Seventeenth-century painting in Naples, along with many of Italy’s other artistic capitals, had been markedly influenced by the Caravaggesque aesthetic. By 1639, when the present work was painted, Ribera was well-established in Naples and had a thriving, successful workshop. He had broadened his colour palette somewhat, but remained loyal to his tenebrist roots, creating works of drama and violence using dramatic chiaroscuro. Like many of the artists who had seen Caravaggio’s work while passing through Rome and Naples, Ribera was struck by his technique, and experimented with the effects of raking light and radical contrast, even persuading his landlord to let him install a roof window in his house in Rome. Never a slavish follower however, he expanded on Caravaggio’s theatrical naturalism to develop his own brand of visceral, often brutal realism, which was discernibly Spanish in essence, perhaps influenced by polychrome sculpture.
The Pinakothek painting is a faithful copy after the present work, executed by one of Ribera’s many followers.

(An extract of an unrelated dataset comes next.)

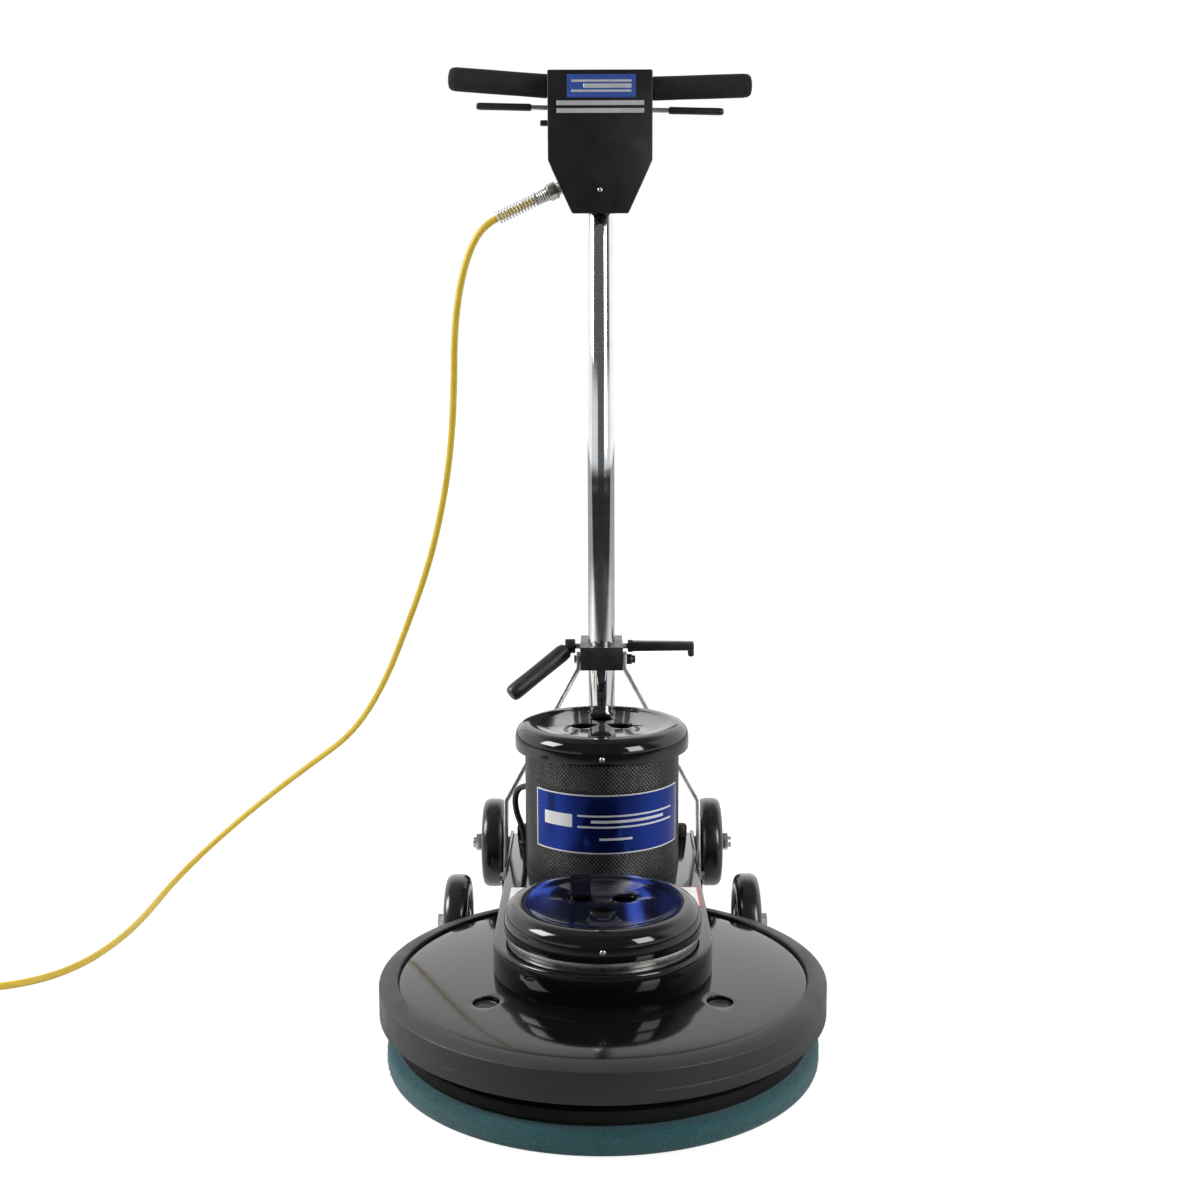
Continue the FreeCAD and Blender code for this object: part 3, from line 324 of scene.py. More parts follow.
# -------------------- coil tie and plug
# A hook-and-loop strap holds the put-away turns together. The plug is a moulded three-blade one, black
# nylon round brass, with a finger grip waisted into its sides.
def spun(name, outline, axis="Z", steps=96):
    """A turned piece: a closed outline of (radius, height) millimetres spun about Z, or about X."""
    piece = started(name, bpy.ops.mesh.primitive_circle_add, vertices=len(outline), radius=1)
    for vertex, (radius, height) in zip(piece.data.vertices, outline):
        vertex.co = (radius * MM, 0, height * MM) if axis == "Z" else (height * MM, 0, radius * MM)
    enter("EDIT", "SELECT")
    bpy.ops.mesh.spin(steps=steps, angle=2 * math.pi, center=(0, 0, 0),
                      axis=(0, 0, 1) if axis == "Z" else (1, 0, 0))
    bpy.ops.mesh.select_all(action="SELECT")
    bpy.ops.mesh.remove_doubles(threshold=0.00002)
    outward()
    return piece


def rounded(piece, width, segments=3, angle=30, smooth=35):
    """Breaks every sharp edge by that many millimetres and shades the piece smooth between them."""
    only(piece)
    edge = piece.modifiers.new("broken_edges", "BEVEL")
    edge.width = width * MM
    edge.segments = segments
    edge.limit_method = "ANGLE"
    edge.angle_limit = math.radians(angle)
    bpy.ops.object.modifier_apply(modifier=edge.name)
    bpy.ops.object.shade_smooth_by_angle(angle=math.radians(smooth))
    return piece


def settle(piece, shift=(0, 0, 0), turn=None):
    """Moves a piece's mesh, in millimetres, and leaves its object at the origin."""
    place = Matrix.Translation([value * MM for value in shift])
    piece.data.transform(place @ turn.to_4x4() if turn else place)
    return piece


def turned(degrees, axis):
    return Matrix.Rotation(math.radians(degrees), 3, axis)


def finish_piece(piece, material, body, slot, *replaced):
    """Gives a piece its material and the body it rides on, and hides the CAD nodes it stands for. The slot
    argument is not used.
    """
    paint(piece, material)
    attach(piece, body)
    if replaced:
        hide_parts(*replaced)
    return piece


def block(name, low, high):
    """A rectangular start for a piece, from its lowest to its highest corner in millimetres."""
    piece = started(name, bpy.ops.mesh.primitive_cube_add, size=1)
    for vertex in piece.data.vertices:
        vertex.co = [(low[k] if vertex.co[k] < 0 else high[k]) * MM for k in range(3)]
    return piece


def joined(name, *pieces):
    """Several pieces made one."""
    bpy.ops.object.select_all(action="DESELECT")
    for piece in pieces:
        piece.select_set(True)
    bpy.context.view_layer.objects.active = pieces[0]
    bpy.ops.object.join()
    pieces[0].name = name
    return pieces[0]


# Injection moulded nylon: deep black, satin, with a very fine spark-eroded texture and worn paler at edges.
moulded = worn(surface("moulded_black_nylon", "#17181A", 0.42, ior=1.53),
               ("#131416", "#202124"), 18, (0.34, 0.5), 0.9, 0.06)
# Woven nylon hook-and-loop tape: matte, with a loop pile of about a millimetre.
tape = worn(surface("hook_and_loop_tape", "#1B1C1E", 0.9, ior=1.5),
            ("#151617", "#2A2B2D"), 6, (0.85, 0.97), 1.1, 0.35)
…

Its provenance can be traced back to 1780, where it appears in an inventory of the Mannheim Collection, owned by the Electors Palatinate of the Rhine, where it is listed as by Giorgione. In the first half of the nineteenth century, the work was given to Ribera, then reattributed to a follower in the 1880s, a view still supported to the present day. That copy was the subject of a masterwork in mezzotint from 1658 by Prince Rupert of the Rhine (Prague 1619-1682 London), a founding figure in the development of the medium, once known as the “black art”. Entitled The Great Executioner, this large-scale, ambitious print was celebrated as the Prince’s masterpiece; rare and important, only a handful have survived. Only one has appeared on the market in the last thirty-five years, which is now preserved in the Metropolitan Museum of Art (sold Christie’s, London, 3 December 2014, lot 81). While the present work was at that time unknown to Prince Rupert, its composition was widely reproduced, disseminated and celebrated across Europe fewer than twenty years after its creation.